Boston Marathon bombing trial hears survivors’ graphic evidence

Injured and bereaved talk about their experiences on the day of the bomb blast

A courtroom sketch shows accused Boston Marathon bomber Dzhokhar Tsarnaev  in court on the second day of his trial Photograph: Jane Flavell Collins/Reuters
A courtroom sketch shows accused Boston Marathon bomber Dzhokhar Tsarnaev in court on the second day of his trial Photograph: Jane Flavell Collins/Reuters

The footage is clear. A young man wearing a white cap weaves his way through a crowded footpath along the Boston Marathon route.

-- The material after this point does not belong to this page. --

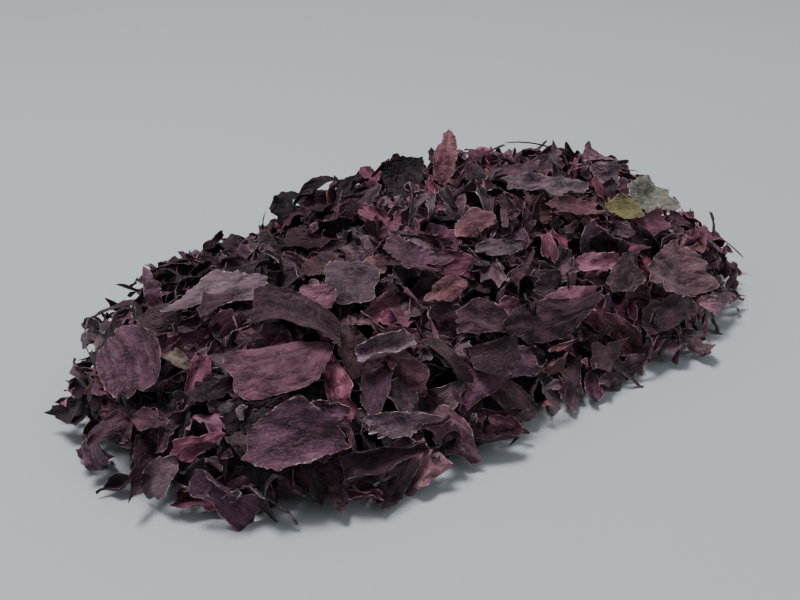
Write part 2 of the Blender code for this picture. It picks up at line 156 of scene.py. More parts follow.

The crowd in front of the Forum Restaurant are cheering as runners make their way to the finish line. The restaurant’s security camera catches the image of man, whom both prosecutors and the defence say is Dzhokhar Tsarnaev, one of the two marathon bombers.

At 2.49pm on Monday, April 15th everyone on the video looks sharply to the left at something down Boylston Street. Everyone except the man in the white cap. He walks away quickly to the right.

Seconds later, there is a flash. A massive cloud of smoke engulfs the restaurant. When the smoke clears, shredded, burning bodies lie strewn, gravely injured and two dying on the street.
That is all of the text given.